YAPHANK'S 8 Sided School

Thomas Bayles
June, 1947

YAPHANK'S 8 Sided School
Photo from the Longwood Public Library, Thomas R. Bayles collection

Yaphank's 8- sided School

When Brookhaven Town was divided into school districts in 1813, "Number 12 is to embrace the inhabitants of the lower part of Middle Island as far west as Isaac Howells, north to James Dayton's and James Barnaby's." This locality was known as "Down the River," and later Millville. The name Yaphank was given to this settlement in 1845 when the post office was established, as there was already another Millville in New York State.

Yaphank is an old Indian name given to a small river running into the Connecticut or Carman's River near Brookhaven.

Through the village winds the picturesque river, which was originally known as the Connecticut river meaning the long river, and having no connection with the Connecticut river of New England. The name Carman's river in later years was used in connection with it on account of Carman's mills and tavern at South Haven where the Montauk highway crosses the river.

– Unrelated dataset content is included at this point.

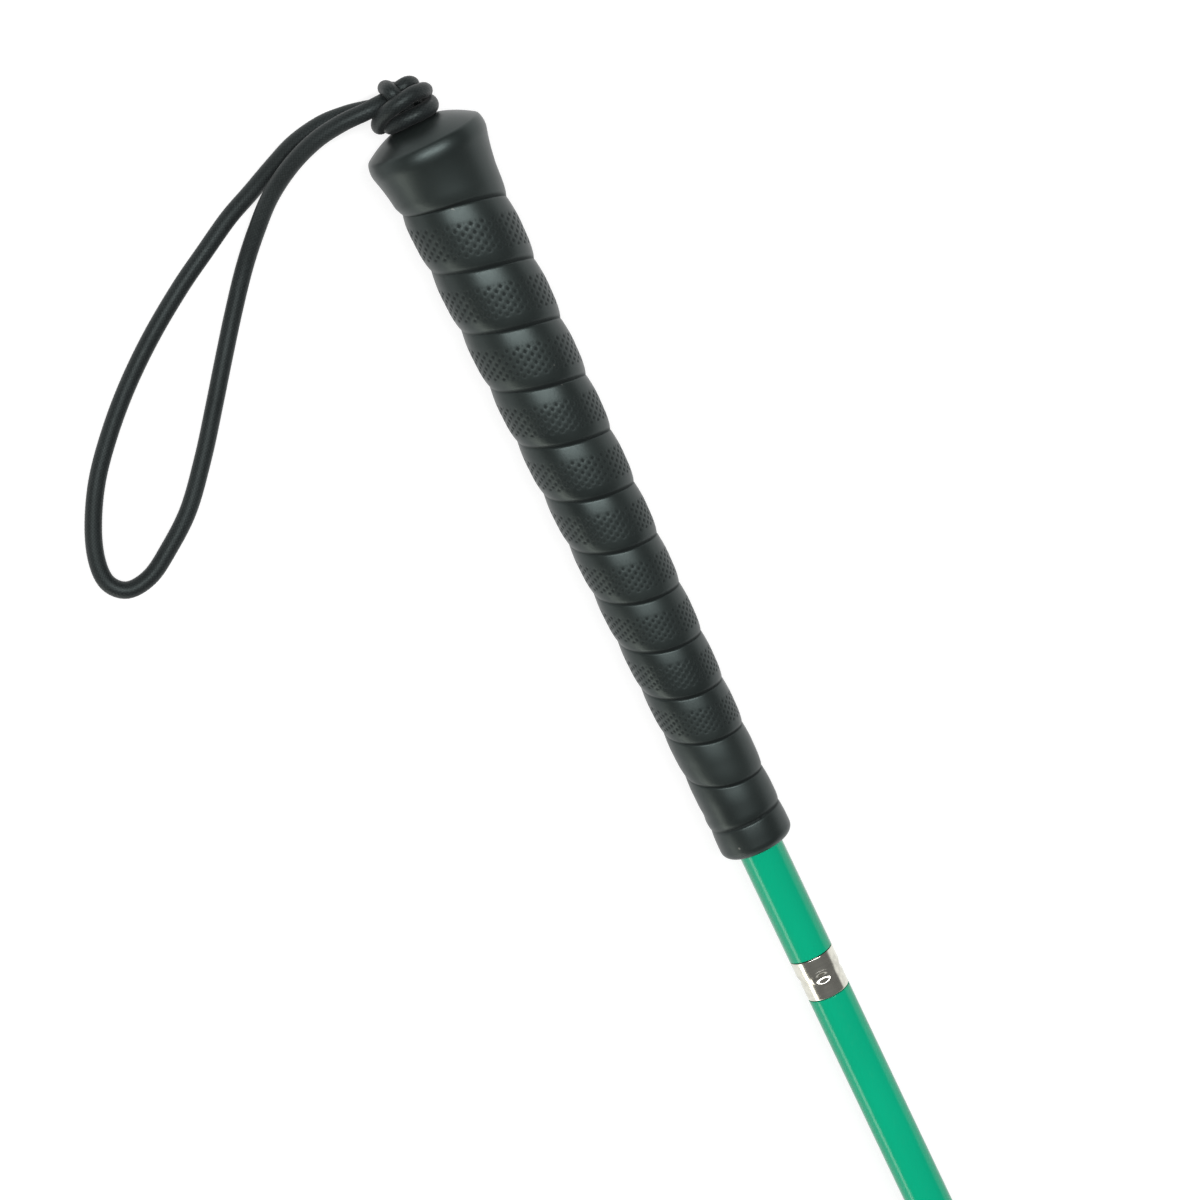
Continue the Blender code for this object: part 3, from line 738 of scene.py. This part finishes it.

Just when the first schoolhouse was built is not known but it was probably shortly after the district was formed in 1813, and was located a short distance north of the corner on the road to Middle Island.

This was a typical school building of those early days, a small boxlike structure with a fireplace for heating in one end of the room, and later a stove. Desks ran around the sides of the room and the seats were slabs from the local saw mill with pieces of wood stuck in them for legs. This school took in part of Middle Island and what is now Yaphank until 1835 when the district lines were changed and the East Middle Island School district was formed as district 17.

About 1818 the school district reported 71 pupils of school age with 65 attending school, which was taught three months of the year. All the pupils never attended at one time as it was the custom in those days for the older boys and girls to attend during the winter when the farm work was slack, and for the younger ones to attend during the spring and fall when the roads were open and the roads good.

Beecher Homan in his book published in 1875 "Yaphank as it is" has the following to say about the Yaphank school:

For many years the young ideas of the past generations struggled to master the rustic classics in a little red painted, boxed up shanty, bearing the half admissible name of a school house, that stood in alone in an old field in the most extreme upper part of Upper Yaphank. There 'Squire Homan' once 'ruled up' the pupils and William C. Booth and Brewster Saxton explained the mysteries of the half-explored globe. In 1856 the dear old ship that had borne so many minds out of the breakers of ignorance into the sea of knowledge was abandoned as a landmark of old times and a new and very convenient building erected in Central Yaphank."

About 1854 the present site was purchased from John and Betsy Owen for $100, comprising about two acres, a new schoolhouse built shortly afterward with William J. Weeks a prime mover in its erection. A certain eccentricity of Mr. Weeks was reflected in the style of the building, which was octagonal in shape with a cupola for light and ventilation. Mr. Weeks own residence down the road near the Episcopal church was of similar design.

This building served the needs of Yaphank until 1926, when the present school building was built on the same site (now a district storage facility), and in front of the old one. The old building was sold to the Yaphank Fire department and moved a short distance down the street.